I have met many people using heat tape or UTHs running wide open who never had a burned corn, so decided to run a rack of 30 snakes with a 145 degree hot spot for several months. The result wasn't ideal but there were zero burns: http://www.cornsnakes.com/forums/showthread.php?t=122237
I use a thermostat on every single enclosure I own, and even keep a spare or two on hand in case of failure. Not using a thermostat is not an option for me. Over the years I have lost animals I couldn't put a price on from heating failures, both using Flexxwatt and lamps and I believe a thermostat is one of the most important pieces of equipment you can buy.
I also believe that a lot of well-intended people panic when someone posts that theirs is set a few degrees higher than 86, or whatever arbitrary number. I set my own thermostats on open air cages at 105, and 90 on covered tubs. In both cases, these settings keep the surface of the substrate around 84-86 on the hottest spot, which seems about ideal for my colubrids in my reptile room. If I see digesting snakes laying right on the heat, I might bump it up a couple of degrees, if they seem to stay off it, I'll bump it down. I try to let what the animals tell me take precedence over the care sheet. Admittedly, most of the time some are on the heat, and some at the coldest end!

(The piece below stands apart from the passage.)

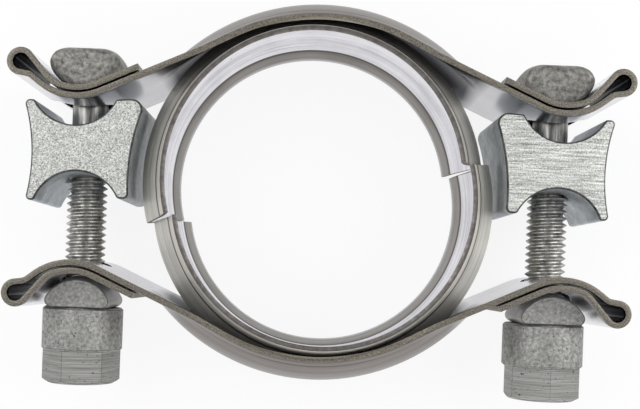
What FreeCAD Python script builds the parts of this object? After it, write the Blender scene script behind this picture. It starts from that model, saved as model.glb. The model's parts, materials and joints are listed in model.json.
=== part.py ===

Our hobby is in its infancy. There will be advancements over the coming decades, in technology as well as husbandry. I do not expect we will re-write the basics, but that doesn't mean that new information will be unimportant. There are tons of care sheets right at your fingertips for any species you might fancy, but they are simply guidelines that worked for the writer of said care sheet. And anyone can write one, there is no experience criteria placed upon posting something to the Internet (see Melissa Kaplan). But with a good care sheet, you can follow directions to a T as if baking a cake, and the results will typically be reliable, although nothing is learned. I encourage you to experiment, but remember, it is all useless if you don't measure or record data.
And I think it is 100% safe to stop telling new keepers that their new corn snake might get burned if a spot in the tank is too hot.